When you have all that, losing it — even partially — is disorienting, infuriating, and most of all, bewildering.

When I stated dating women, that sense of bewilderment was staggering. Heterosexual privilege was never something I thought about — I lived in a liberal area, and for much of my life, I thought I was straight. It didn’t really hit me when came out as bisexual at 18, either. For one reason or another, I continued to exclusively date men until I turned 22. My first lady kisses occurred in incredibly safe spaces, such as Union Square in New York and outside Gay Pizza, the pizzeria across the street from a popular gay club in Philadelphia. I didn’t tell my family because I never told them about any person I was merely hooking up with, no matter their gender.

During those first forays into queerdom, there were aggressions, large and small, I either missed or simply ignored. Those couples on OkCupid asking me for threesomes were just being assholes. My instinct that I shouldn’t mention my experiences with women to straight men at bars was just me being judgmental.

Fast forward to that Friday night in March — I had a real live girlfriend, which meant finally coming to terms with the fact that things were going to be different. That loss of heterosexual privilege hit me like a slap in the face. I felt like I was losing my seat at the lunch table over a rule I didn’t know about.

YOU CAN'T SIT WITH US.

YOU CAN’T SIT WITH US.

I wasn’t just outraged; I was indignant.

How dare they grab at us like that. How dare they make me feel like I can’t walk around freely with my partner.

Thankfully, that was the only incident of physical harassment we experienced in the intervening year and a half. Nevertheless, the verbal harassment (“hey, can I get a kiss, too?” as they followed my girlfriend down the street) continued and the self-policing began. I started monitoring my surroundings more closely before kissing my girlfriend or even holding her hand in public. I read people very carefully before coming out to them. When my girlfriend and I booked a Caribbean vacation, we had to research ahead of time which places were safe for us to go. I even invented an alter-ego for my girlfriend; Adam, my boyfriend/guy-I-was-occasionally-seeing, was the man I discussed when strangers and certain family members asked about my love life. My girlfriend and I came up with him together before I went to visit my grandmother, to whom I am most certainly not out.
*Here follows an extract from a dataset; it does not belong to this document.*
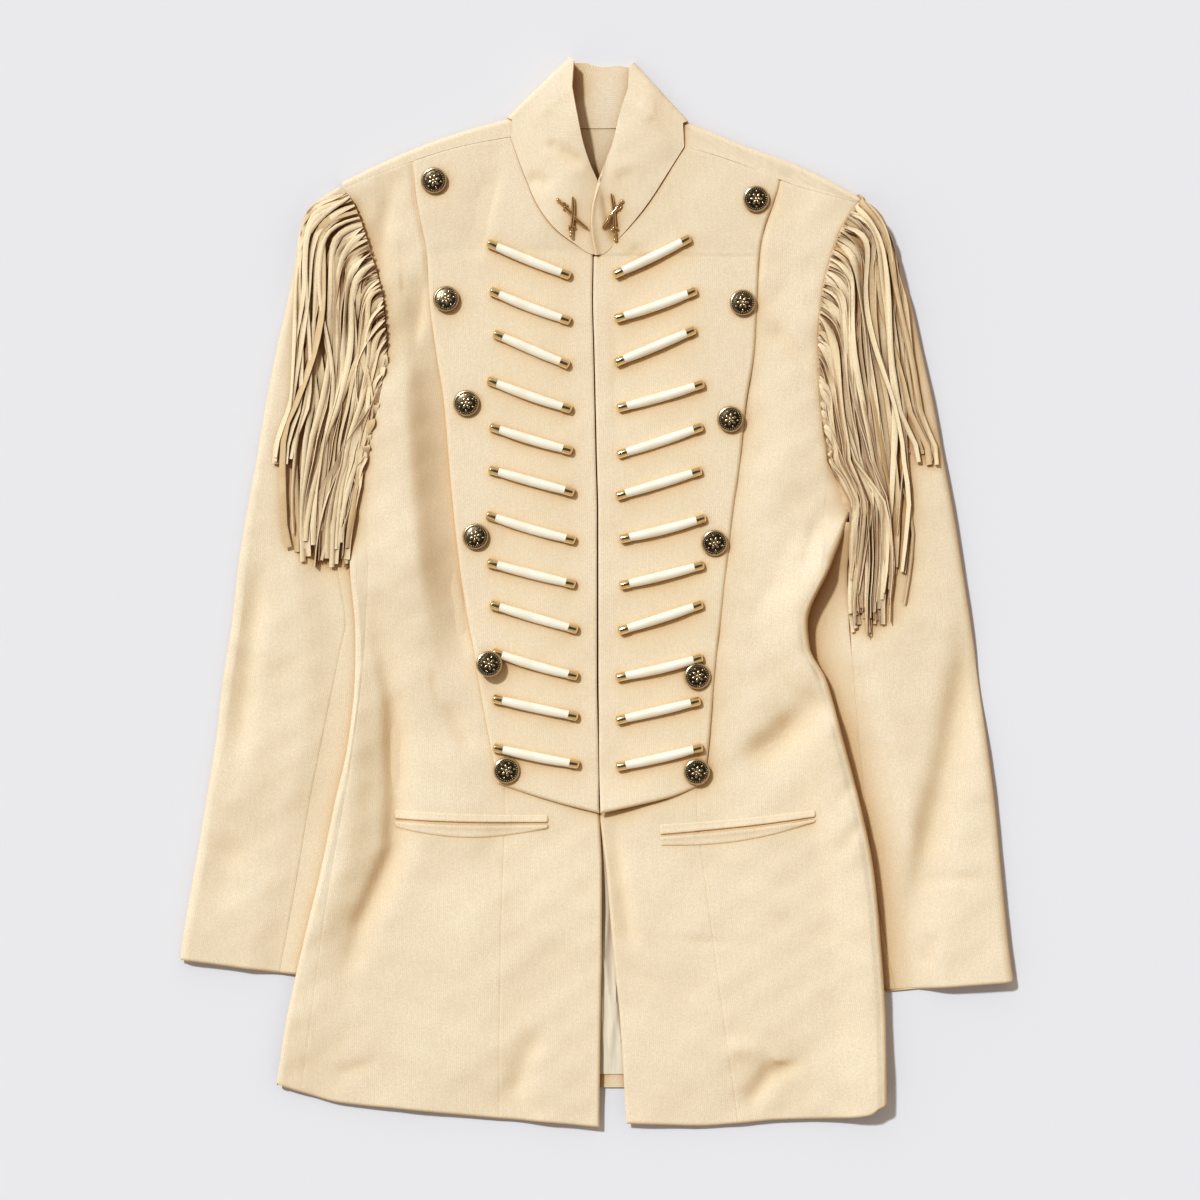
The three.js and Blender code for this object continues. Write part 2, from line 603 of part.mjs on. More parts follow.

It might seem like overkill, but an imaginary boyfriend felt a lot better than lying and saying there was no one special in my life.
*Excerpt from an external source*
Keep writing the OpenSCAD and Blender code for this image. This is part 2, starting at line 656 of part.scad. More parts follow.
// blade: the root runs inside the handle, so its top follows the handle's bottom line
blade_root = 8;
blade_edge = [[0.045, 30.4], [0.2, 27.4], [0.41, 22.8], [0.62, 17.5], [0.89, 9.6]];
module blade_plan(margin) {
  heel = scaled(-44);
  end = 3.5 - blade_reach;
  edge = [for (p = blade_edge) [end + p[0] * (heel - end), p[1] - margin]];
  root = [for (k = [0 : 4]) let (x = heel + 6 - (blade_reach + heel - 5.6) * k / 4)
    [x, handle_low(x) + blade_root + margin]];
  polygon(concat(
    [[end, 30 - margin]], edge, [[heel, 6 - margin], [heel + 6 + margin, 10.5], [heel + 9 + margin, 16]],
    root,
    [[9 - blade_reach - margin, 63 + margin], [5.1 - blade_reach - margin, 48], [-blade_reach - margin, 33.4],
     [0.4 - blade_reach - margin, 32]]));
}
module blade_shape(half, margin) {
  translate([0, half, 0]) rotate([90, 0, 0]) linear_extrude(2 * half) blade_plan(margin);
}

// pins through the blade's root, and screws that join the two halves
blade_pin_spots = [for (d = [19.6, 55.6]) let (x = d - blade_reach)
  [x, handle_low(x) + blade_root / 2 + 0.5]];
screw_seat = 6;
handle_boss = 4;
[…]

Occasionally, I’ll forget where I am (on a subway platform) and wrap my arms around my girlfriend, only to be reminded that it’s not a good idea. We’ll vent and share in that frustration, though I always seem to be more outwardly cranky about it than she is. Granted, that’s partially due to the fact that we express ourselves differently. However, there’s a little bit more to it. With the exception of Adam, these were all things my girlfriend, who identifies as a lesbian, was already accustomed to. Sure, it pissed her off, but after she came out, dating men was never on her agenda. She adjusted and focused her activism accordingly.

Cats Against Catcalling, an epic project by ihollaback.com.

Cats Against Catcalling, an epic project by Hollaback!

For me, however, the double standard adds extra salt to a wound that already stings. My entire dating life, I was used to holding hands, cuddling, and kissing my (male) partners in public. If we broke up and the next person I dated was a man, the harassment I faced would pretty much evaporate. No one would ever catcall me if I was walking down the street with a man on my arm. I would never think twice about mentioning my partner if they were a man.

My experience losing a privilege I once enjoyed has forced me to think more clearly about the privileges I haven’t lost, and how it must feel to deal with those issues day in and day out. No one thinks I’m a criminal when they see me walking down the street. No one assumes I’m a sex worker because of my gender presentation. No one treats me as less than because of my educational attainment or lack thereof. I can’t pretend to understand the bredth and depth of the injustices faced by people of color and those of lower socioeconomic status. However, having my ability to live openly be policed by outside factors has given me the tiniest inkling as to what it must be like. That inkling is what challenges me to explore myother advantages, and work to break them down.

However, my experiences are form a part of a less dominant (although fairly common) narrative on privilege. Most of the time, privileges start at birth and stay with someone throughout their lifetime. It shouldn’t have taken homophobic discrimination for me to question my privilege, and it doesn’t have to for anyone else.  Just listen to other narratives about gender identity, race, sexism, sexual orientation and reproductive rights. Ask questions (respectfully!). Explore where you can get involved in your community. Be civically engaged

You don’t need to have your rights taken away to recognize injustice. Just take a second to look — you’ll find it everywhere.